Fourth, Awstats showed a drop in unique visitors from around ~25000 a day to ~17000, yet, my page views remained constant. Google Analytics reported no drop in visits or page views. This seems to indicate alot of inconsequential bots and spiders stopped hitting the disallowed URLs. And that Google Analytics seems to be much more accurate than Awstats at detecting human vs machine visitors.

Finally, and most bonus, my AdSense revenues doubled! I kid you not. I went from a paltry $25-$30 a day on average to well over $60 a day. Again, not a spike or just a n00b AdWords client losing his shirt on his first campaign. It’s been months now at the same level. And since then I’ve been able to quadruple my previous AdSense revenues by tweaking my ad types, frequency and placement, upwards of $150 a day spiking to almost $200 on weekends. I’ll share those tweaks with you all in another article.

So question remains, do you need a robots.txt file? Hell no, especially if you don’t generate any income from your board. But, if you do rely on the revenues generated from ads on your board or rely on search engines to drive traffic to your site, a robots.txt file such as mine, crafted to reduce duplicate content being indexed, can potentially increase you indexed pages.  Or at least, ensure you don’t get dropped into search engines’ supplementary index.  And ultimately, potentially increase you ad revenues. Obviously a custom robots.txt file was not the only step I took. And more quantifiable results could have been obtained had I setup a new domain and new board with some posts, then tested each of these in stages over the course of a few months and on each of the major search engines. But I have no other explanation and certainly no complaints about the additional eyes on my site, and the extra money ;)
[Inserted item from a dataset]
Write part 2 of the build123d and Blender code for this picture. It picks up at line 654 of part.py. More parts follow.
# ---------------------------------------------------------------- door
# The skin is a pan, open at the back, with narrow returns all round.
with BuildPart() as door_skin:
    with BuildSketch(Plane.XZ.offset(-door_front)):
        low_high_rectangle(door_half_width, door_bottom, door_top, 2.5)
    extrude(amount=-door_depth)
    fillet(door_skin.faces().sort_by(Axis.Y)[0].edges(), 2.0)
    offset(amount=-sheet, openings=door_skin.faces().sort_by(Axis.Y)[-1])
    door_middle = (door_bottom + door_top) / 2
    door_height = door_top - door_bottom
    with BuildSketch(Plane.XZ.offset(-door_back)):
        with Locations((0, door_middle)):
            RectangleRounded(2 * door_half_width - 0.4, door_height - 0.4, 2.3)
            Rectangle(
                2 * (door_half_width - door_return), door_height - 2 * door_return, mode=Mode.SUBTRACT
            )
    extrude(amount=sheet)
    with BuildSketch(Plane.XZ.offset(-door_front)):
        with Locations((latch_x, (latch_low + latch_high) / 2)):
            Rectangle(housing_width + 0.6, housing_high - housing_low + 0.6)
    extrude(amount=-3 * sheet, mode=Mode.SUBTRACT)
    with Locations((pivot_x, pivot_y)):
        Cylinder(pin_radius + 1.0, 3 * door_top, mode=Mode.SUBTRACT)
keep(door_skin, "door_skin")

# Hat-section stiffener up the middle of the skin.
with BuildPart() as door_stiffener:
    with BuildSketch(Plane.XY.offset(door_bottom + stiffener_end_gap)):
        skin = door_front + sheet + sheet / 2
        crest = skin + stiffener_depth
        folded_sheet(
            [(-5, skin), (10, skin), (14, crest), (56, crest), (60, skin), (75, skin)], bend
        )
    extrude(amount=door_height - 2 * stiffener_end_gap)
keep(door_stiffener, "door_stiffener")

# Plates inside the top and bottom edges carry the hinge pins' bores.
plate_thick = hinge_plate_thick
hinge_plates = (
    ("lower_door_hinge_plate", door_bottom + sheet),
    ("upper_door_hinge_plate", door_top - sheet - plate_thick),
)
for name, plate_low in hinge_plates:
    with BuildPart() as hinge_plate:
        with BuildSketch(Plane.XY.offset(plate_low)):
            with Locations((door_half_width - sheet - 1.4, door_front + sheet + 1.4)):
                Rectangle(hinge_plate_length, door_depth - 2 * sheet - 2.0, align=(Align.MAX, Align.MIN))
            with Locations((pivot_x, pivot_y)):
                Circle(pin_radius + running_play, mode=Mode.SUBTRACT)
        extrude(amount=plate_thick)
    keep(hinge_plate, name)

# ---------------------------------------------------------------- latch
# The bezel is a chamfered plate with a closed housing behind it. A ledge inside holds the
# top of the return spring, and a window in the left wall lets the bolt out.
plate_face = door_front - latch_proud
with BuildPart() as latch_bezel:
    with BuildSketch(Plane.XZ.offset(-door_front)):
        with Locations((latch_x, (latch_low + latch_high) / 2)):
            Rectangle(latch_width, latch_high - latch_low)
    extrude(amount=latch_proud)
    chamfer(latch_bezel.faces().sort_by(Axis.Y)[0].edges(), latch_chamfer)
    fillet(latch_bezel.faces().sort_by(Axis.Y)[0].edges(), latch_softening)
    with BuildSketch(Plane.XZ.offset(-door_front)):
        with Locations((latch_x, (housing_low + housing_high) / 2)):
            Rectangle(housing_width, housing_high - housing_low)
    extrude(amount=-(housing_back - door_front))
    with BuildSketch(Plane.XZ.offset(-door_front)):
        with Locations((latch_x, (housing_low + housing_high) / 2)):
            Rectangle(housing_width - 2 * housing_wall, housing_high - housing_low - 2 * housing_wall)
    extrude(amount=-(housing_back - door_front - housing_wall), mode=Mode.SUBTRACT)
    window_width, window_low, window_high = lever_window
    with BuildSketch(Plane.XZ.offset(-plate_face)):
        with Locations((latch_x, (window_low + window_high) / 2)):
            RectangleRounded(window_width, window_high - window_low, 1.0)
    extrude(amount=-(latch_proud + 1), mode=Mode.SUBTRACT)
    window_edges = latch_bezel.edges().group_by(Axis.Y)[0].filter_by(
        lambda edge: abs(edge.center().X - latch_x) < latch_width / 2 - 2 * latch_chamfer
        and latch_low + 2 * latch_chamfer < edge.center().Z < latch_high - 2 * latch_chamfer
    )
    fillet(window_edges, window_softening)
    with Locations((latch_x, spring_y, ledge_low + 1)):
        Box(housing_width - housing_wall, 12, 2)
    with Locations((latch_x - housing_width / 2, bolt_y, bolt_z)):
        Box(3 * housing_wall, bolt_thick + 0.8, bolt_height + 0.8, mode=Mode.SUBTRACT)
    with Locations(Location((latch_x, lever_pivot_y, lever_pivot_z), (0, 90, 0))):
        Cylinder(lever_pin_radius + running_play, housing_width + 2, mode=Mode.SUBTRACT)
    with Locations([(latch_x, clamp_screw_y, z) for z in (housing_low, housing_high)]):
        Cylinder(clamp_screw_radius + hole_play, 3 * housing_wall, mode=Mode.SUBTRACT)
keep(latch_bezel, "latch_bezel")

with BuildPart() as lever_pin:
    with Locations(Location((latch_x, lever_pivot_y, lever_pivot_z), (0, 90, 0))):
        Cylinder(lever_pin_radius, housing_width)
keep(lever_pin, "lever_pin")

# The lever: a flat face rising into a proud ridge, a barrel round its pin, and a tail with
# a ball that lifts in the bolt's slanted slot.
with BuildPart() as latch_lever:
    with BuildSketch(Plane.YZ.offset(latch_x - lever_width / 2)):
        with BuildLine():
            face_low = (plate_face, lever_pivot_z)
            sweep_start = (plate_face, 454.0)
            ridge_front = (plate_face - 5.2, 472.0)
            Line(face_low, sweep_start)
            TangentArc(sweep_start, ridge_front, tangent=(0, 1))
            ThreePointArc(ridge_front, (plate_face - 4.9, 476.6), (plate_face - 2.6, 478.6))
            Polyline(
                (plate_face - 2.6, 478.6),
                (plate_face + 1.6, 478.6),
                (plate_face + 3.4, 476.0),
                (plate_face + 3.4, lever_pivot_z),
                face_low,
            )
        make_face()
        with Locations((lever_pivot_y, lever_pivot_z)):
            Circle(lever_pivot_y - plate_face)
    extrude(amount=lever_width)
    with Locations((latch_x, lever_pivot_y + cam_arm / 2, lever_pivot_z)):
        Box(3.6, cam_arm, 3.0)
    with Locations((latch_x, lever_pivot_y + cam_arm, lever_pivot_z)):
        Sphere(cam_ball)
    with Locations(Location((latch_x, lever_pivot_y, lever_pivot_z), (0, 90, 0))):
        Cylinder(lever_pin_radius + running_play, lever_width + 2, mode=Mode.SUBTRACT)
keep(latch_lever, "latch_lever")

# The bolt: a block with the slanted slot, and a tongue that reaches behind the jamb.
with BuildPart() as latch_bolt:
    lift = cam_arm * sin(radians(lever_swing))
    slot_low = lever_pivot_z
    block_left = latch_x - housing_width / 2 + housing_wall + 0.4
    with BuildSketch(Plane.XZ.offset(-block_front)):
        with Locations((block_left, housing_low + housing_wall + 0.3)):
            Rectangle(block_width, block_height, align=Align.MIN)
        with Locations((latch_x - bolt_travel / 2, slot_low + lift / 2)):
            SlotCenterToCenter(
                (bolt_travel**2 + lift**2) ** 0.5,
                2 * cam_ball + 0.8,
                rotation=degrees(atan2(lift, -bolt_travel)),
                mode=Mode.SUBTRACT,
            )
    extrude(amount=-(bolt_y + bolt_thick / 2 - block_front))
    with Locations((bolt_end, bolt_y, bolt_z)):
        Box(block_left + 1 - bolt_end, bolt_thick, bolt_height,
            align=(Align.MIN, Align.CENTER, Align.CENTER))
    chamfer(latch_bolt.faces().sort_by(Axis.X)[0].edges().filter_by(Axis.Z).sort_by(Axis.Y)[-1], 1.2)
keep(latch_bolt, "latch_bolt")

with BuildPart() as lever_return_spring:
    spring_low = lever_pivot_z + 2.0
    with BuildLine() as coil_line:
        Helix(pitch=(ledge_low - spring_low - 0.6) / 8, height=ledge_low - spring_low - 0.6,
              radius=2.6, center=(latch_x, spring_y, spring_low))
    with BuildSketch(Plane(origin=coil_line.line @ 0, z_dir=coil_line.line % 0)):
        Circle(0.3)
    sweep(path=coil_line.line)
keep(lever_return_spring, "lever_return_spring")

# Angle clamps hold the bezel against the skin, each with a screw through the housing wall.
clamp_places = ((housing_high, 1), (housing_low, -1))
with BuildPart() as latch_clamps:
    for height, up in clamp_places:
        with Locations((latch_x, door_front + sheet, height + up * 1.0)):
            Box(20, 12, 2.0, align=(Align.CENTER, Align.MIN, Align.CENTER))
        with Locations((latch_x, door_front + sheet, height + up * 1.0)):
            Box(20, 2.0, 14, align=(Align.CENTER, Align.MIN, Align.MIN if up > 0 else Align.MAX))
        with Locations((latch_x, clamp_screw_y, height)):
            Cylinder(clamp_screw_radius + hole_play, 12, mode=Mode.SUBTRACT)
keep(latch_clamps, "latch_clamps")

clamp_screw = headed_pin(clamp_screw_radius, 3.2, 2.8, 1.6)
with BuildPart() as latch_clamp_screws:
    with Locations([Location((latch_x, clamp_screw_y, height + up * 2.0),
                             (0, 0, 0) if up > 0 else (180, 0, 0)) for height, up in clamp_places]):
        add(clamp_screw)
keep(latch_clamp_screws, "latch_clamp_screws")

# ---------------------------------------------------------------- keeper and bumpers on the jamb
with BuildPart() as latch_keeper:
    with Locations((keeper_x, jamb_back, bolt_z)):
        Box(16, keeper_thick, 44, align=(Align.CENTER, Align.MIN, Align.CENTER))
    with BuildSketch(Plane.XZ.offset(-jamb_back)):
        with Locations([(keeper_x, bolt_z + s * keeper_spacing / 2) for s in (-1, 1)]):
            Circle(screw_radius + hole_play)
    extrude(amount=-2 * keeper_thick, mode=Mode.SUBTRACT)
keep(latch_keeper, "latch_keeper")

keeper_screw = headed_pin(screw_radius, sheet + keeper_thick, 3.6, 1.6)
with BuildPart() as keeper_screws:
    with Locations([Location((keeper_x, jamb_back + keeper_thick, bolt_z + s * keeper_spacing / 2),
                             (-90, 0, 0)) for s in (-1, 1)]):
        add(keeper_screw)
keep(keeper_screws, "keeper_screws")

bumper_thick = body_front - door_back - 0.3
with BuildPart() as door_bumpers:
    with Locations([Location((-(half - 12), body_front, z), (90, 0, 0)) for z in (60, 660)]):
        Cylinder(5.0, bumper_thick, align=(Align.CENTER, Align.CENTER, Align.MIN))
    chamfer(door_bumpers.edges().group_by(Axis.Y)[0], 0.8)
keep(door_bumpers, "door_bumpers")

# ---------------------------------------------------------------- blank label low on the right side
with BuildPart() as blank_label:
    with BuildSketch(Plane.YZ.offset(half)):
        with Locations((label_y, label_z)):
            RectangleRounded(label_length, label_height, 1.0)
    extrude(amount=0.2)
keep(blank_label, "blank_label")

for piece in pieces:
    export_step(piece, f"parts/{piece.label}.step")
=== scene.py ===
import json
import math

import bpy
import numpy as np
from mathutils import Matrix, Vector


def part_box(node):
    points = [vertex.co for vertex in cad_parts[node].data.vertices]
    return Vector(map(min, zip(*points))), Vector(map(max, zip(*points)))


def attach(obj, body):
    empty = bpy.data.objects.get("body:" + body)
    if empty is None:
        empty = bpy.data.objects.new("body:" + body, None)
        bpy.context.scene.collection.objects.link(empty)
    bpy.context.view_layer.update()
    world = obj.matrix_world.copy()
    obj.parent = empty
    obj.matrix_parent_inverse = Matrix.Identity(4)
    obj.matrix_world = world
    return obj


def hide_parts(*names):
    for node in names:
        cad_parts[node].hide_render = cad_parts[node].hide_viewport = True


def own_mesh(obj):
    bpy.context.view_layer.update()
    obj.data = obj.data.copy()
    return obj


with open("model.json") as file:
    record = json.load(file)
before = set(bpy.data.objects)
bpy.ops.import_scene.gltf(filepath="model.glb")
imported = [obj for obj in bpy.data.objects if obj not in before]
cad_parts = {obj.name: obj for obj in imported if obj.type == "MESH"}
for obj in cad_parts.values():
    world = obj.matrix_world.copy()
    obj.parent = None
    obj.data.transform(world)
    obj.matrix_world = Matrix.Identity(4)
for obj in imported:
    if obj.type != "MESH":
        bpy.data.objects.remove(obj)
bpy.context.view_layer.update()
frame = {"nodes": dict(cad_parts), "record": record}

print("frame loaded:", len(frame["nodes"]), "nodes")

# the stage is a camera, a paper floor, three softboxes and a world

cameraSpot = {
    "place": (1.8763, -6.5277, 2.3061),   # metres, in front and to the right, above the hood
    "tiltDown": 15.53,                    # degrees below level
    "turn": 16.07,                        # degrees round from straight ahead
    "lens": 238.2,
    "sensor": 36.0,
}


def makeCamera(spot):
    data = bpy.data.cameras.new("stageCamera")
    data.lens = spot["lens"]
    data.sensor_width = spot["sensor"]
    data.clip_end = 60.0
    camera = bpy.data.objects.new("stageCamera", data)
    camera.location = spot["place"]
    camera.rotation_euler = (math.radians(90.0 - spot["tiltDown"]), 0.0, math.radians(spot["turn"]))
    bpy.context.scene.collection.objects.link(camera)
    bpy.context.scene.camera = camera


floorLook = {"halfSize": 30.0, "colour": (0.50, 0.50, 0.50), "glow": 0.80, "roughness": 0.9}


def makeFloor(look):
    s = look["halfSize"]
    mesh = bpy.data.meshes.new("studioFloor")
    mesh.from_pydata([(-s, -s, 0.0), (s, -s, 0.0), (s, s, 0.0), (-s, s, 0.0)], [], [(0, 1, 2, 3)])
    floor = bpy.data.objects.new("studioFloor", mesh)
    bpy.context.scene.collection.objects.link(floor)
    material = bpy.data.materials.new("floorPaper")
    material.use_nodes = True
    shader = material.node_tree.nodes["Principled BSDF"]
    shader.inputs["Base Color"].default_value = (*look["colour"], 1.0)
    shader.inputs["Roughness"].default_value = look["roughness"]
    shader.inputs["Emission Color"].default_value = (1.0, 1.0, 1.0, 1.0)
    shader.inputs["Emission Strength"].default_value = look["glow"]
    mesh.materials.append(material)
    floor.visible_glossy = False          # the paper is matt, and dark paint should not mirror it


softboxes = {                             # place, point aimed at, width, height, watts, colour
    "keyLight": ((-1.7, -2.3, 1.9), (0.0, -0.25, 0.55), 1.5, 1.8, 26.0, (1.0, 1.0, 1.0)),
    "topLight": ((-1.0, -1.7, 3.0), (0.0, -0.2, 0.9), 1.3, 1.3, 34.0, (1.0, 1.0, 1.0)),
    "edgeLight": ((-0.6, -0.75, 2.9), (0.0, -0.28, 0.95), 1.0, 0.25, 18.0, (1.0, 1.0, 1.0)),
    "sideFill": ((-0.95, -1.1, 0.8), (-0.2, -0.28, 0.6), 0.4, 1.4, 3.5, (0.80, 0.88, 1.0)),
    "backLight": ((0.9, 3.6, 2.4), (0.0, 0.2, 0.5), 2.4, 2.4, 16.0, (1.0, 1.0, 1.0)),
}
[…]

Oh, if you are not using Google Sitemaps, I highly recommend you look into it. There are modules on Invisionize, or you can use the standalone Python script like I do. Just requires access to your raw weblogs and a host that supports Python and user-CRONTAB entries (to run automatically). Yahoo now recognizes those sitemaps.  Can also help kick start a brand new board or site.